Cuba’s state newspaper, Granma, said at the time that Terán is “a man that is educated in killing, who has had his eyesight restored thanks to doctors who follow the ideas of his victim”
The operation of the former Bolivian soldier was originally published on October 11, 2006 in a blog by Argentine journalist Juan Pablo Meneses, based on an interview with his Bolivian colleague Pablo Ortiz, from the Santa Cruz newspaper El Deber.
According to Ortiz’s account, Terán “is very old and almost blind.

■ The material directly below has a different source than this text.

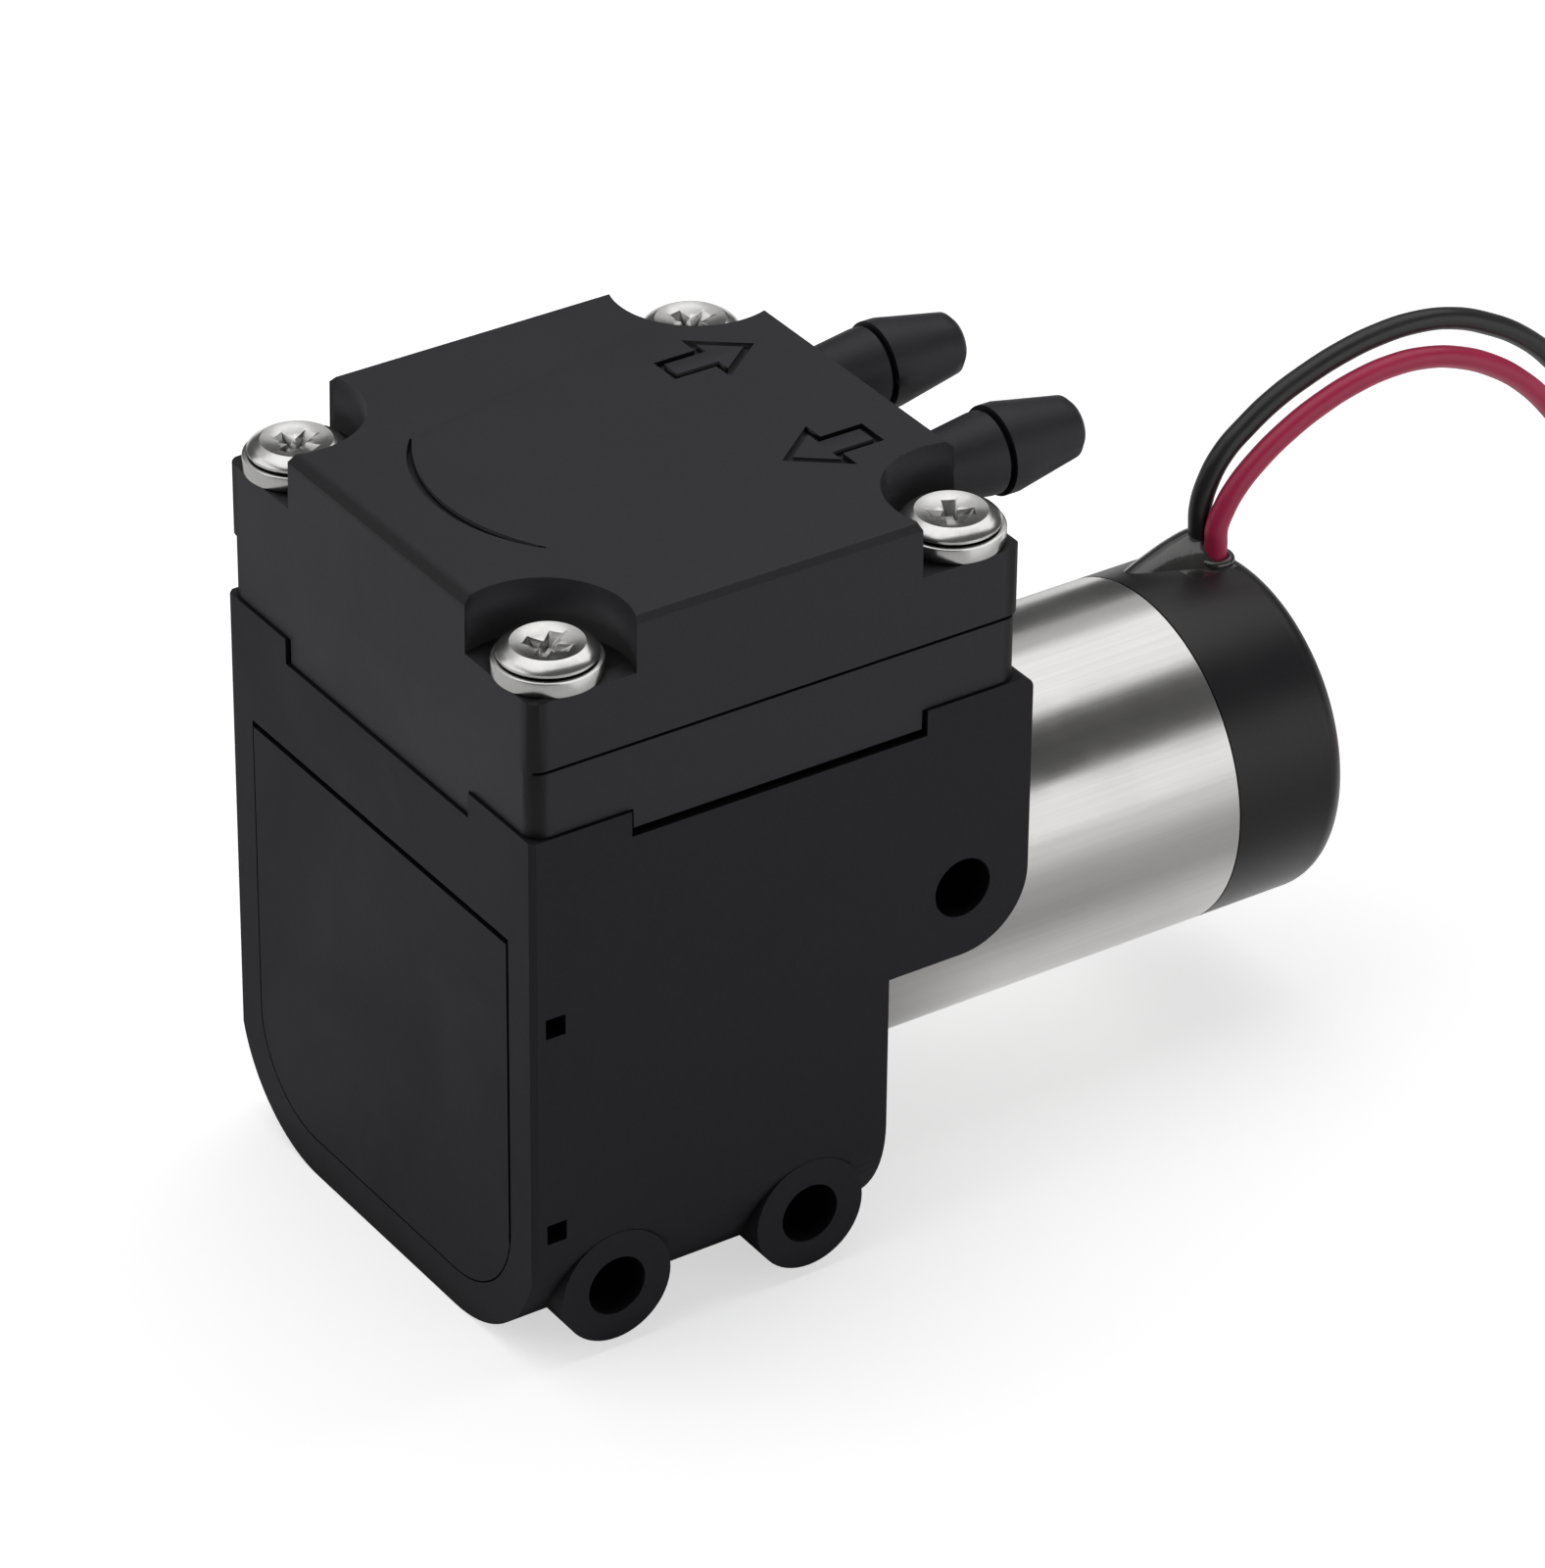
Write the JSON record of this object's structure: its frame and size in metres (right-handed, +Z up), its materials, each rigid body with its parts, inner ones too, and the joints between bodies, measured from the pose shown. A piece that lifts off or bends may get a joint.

He doesn’t talk to anyone, he doesn’t want to give interviews and he lives in Santa Cruz.” He is a “perfect stranger” and “is broke.”
El Deber reported that “Terán does not want to be identified because he fears ‘Che’s ‘curse’”. Che’s curse is a popular legend that emerged because several of those directly involved in killing Che Guevara went on to suffered violent deaths.
The dictator of Bolivia at the time, René Barrientos, died in a helicopter crash two years later in an event that has never been fully clarified; Eduardo Huerta, the officer who captured Che, died in a car accident one year after Barrientos; Lieutenant Colonel Andrés Selich, who tortured Che, was assassinated by military officers during a coup 6 years later in 1973.
Honorato Rojas, a local farmer whose snitching on the guerrilla army led to their capture, was killed by Guevara’s followers. Captain Gary Prado, who was in charge of the operation, is still alive today but is entirely paralyzed after being shot in the spine during a coup attempt in the 80s.